>>>
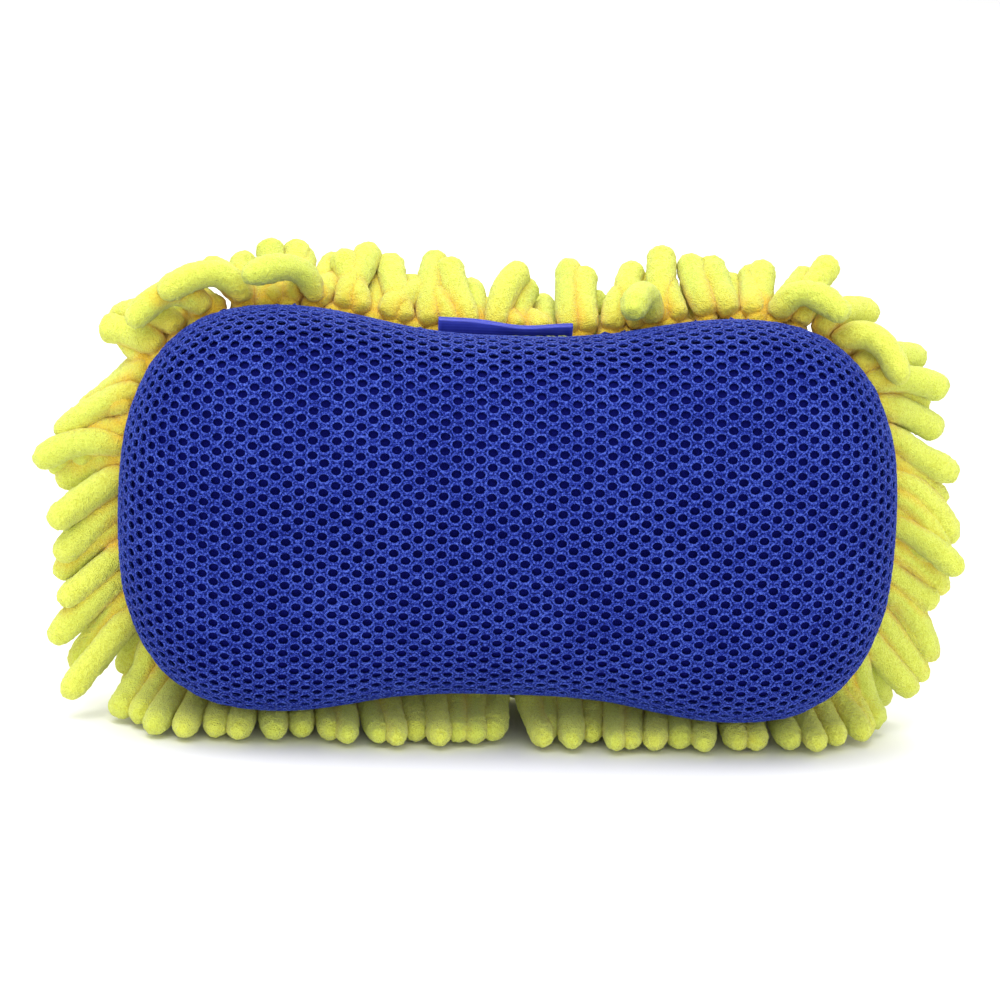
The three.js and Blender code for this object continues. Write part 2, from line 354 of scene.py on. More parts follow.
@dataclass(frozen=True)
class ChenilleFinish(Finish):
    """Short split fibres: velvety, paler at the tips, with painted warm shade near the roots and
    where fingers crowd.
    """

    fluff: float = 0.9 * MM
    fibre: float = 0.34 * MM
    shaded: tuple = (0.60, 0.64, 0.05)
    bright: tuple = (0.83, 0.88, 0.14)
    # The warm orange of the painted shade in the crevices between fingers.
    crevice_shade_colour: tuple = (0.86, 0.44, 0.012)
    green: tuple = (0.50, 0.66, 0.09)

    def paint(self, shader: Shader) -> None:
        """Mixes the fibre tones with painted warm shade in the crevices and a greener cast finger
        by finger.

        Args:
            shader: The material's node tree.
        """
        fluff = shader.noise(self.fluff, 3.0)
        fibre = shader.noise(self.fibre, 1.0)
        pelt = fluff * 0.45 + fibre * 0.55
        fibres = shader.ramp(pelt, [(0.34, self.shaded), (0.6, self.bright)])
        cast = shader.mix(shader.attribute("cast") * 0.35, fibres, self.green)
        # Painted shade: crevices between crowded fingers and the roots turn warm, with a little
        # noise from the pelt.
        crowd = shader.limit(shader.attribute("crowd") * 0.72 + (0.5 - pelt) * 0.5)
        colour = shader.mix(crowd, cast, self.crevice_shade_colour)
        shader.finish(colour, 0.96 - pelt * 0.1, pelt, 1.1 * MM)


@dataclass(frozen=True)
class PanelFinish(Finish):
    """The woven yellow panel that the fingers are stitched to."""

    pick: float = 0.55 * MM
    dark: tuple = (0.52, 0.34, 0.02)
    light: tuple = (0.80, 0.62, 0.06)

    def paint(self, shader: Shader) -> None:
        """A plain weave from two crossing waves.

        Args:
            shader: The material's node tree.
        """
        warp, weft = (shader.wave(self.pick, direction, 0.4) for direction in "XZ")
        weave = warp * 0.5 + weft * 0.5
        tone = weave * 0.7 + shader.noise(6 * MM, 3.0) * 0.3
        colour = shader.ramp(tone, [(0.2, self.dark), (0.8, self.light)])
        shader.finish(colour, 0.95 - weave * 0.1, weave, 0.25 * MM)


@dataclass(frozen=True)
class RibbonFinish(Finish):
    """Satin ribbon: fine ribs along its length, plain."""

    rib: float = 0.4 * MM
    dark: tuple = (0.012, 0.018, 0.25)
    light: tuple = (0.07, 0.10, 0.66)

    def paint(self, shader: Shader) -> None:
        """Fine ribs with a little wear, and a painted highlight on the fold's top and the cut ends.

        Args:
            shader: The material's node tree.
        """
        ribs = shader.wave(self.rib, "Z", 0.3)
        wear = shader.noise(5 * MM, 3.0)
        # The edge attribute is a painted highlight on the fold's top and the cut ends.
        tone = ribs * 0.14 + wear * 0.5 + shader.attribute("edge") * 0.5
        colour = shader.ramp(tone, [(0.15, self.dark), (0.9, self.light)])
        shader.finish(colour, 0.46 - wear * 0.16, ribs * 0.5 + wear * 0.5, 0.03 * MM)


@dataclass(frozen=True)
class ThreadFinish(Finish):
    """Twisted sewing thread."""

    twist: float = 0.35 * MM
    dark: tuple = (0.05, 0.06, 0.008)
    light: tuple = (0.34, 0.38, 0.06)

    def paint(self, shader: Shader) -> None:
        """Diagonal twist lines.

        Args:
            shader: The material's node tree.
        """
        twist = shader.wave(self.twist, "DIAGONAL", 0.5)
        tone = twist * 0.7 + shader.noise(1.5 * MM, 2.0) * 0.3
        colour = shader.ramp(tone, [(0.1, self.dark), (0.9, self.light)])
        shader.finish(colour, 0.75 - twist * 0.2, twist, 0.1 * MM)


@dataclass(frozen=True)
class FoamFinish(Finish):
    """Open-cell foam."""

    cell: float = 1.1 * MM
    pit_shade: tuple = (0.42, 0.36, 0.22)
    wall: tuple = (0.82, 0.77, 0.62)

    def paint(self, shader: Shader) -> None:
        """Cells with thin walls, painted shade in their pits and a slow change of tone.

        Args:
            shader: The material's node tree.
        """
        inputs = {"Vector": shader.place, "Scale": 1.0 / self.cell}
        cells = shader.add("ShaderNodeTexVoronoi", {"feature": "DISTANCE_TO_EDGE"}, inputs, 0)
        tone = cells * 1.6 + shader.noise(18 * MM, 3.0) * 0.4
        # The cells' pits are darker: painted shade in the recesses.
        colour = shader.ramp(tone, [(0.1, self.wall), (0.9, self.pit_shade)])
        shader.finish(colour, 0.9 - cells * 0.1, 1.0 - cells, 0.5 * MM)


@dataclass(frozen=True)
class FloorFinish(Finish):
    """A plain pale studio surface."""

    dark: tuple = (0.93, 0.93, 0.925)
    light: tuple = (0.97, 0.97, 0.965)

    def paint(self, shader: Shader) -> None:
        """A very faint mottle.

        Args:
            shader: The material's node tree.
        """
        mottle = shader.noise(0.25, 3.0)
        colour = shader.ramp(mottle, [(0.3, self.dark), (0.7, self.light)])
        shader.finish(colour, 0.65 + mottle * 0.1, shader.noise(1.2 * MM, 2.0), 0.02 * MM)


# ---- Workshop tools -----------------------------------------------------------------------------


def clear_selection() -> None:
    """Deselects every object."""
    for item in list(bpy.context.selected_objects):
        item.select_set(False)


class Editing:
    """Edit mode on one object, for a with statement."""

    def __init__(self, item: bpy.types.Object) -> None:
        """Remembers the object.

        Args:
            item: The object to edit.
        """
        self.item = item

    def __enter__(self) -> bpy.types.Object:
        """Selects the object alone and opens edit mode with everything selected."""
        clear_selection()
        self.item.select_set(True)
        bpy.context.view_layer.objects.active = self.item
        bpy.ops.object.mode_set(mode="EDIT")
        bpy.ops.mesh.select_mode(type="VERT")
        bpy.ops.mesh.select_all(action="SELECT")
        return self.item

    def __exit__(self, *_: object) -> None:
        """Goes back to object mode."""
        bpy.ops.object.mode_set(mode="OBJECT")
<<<
● INSTRUCTION
Return exactly the lines that run from the top of the listing above to the line containing "shader.finish(colour, 0.95 - weave", please, keeping both end lines and leaving out everything else.

● TASK RESPONSE
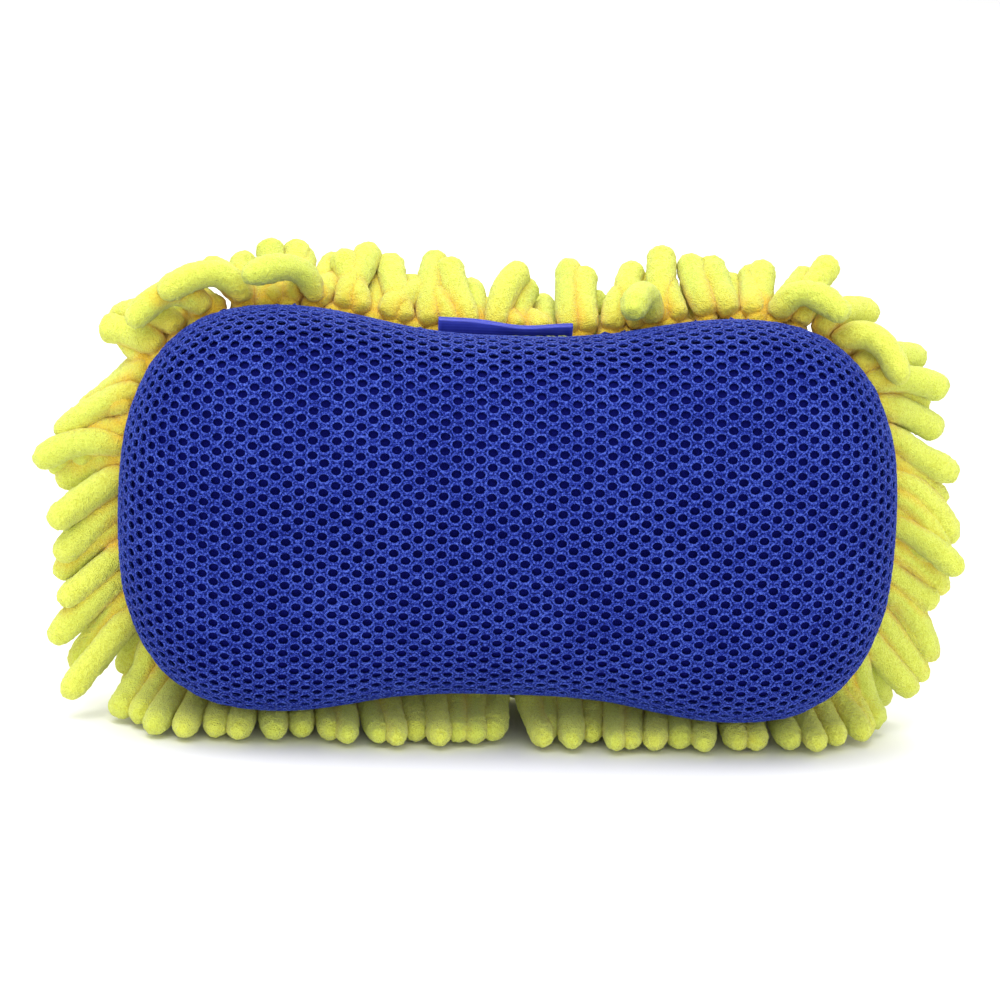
The three.js and Blender code for this object continues. Write part 2, from line 354 of scene.py on. More parts follow.
@dataclass(frozen=True)
class ChenilleFinish(Finish):
    """Short split fibres: velvety, paler at the tips, with painted warm shade near the roots and
    where fingers crowd.
    """

    fluff: float = 0.9 * MM
    fibre: float = 0.34 * MM
    shaded: tuple = (0.60, 0.64, 0.05)
    bright: tuple = (0.83, 0.88, 0.14)
    # The warm orange of the painted shade in the crevices between fingers.
    crevice_shade_colour: tuple = (0.86, 0.44, 0.012)
    green: tuple = (0.50, 0.66, 0.09)

    def paint(self, shader: Shader) -> None:
        """Mixes the fibre tones with painted warm shade in the crevices and a greener cast finger
        by finger.

        Args:
            shader: The material's node tree.
        """
        fluff = shader.noise(self.fluff, 3.0)
        fibre = shader.noise(self.fibre, 1.0)
        pelt = fluff * 0.45 + fibre * 0.55
        fibres = shader.ramp(pelt, [(0.34, self.shaded), (0.6, self.bright)])
        cast = shader.mix(shader.attribute("cast") * 0.35, fibres, self.green)
        # Painted shade: crevices between crowded fingers and the roots turn warm, with a little
        # noise from the pelt.
        crowd = shader.limit(shader.attribute("crowd") * 0.72 + (0.5 - pelt) * 0.5)
        colour = shader.mix(crowd, cast, self.crevice_shade_colour)
        shader.finish(colour, 0.96 - pelt * 0.1, pelt, 1.1 * MM)


@dataclass(frozen=True)
class PanelFinish(Finish):
    """The woven yellow panel that the fingers are stitched to."""

    pick: float = 0.55 * MM
    dark: tuple = (0.52, 0.34, 0.02)
    light: tuple = (0.80, 0.62, 0.06)

    def paint(self, shader: Shader) -> None:
        """A plain weave from two crossing waves.

        Args:
            shader: The material's node tree.
        """
        warp, weft = (shader.wave(self.pick, direction, 0.4) for direction in "XZ")
        weave = warp * 0.5 + weft * 0.5
        tone = weave * 0.7 + shader.noise(6 * MM, 3.0) * 0.3
        colour = shader.ramp(tone, [(0.2, self.dark), (0.8, self.light)])
        shader.finish(colour, 0.95 - weave * 0.1, weave, 0.25 * MM)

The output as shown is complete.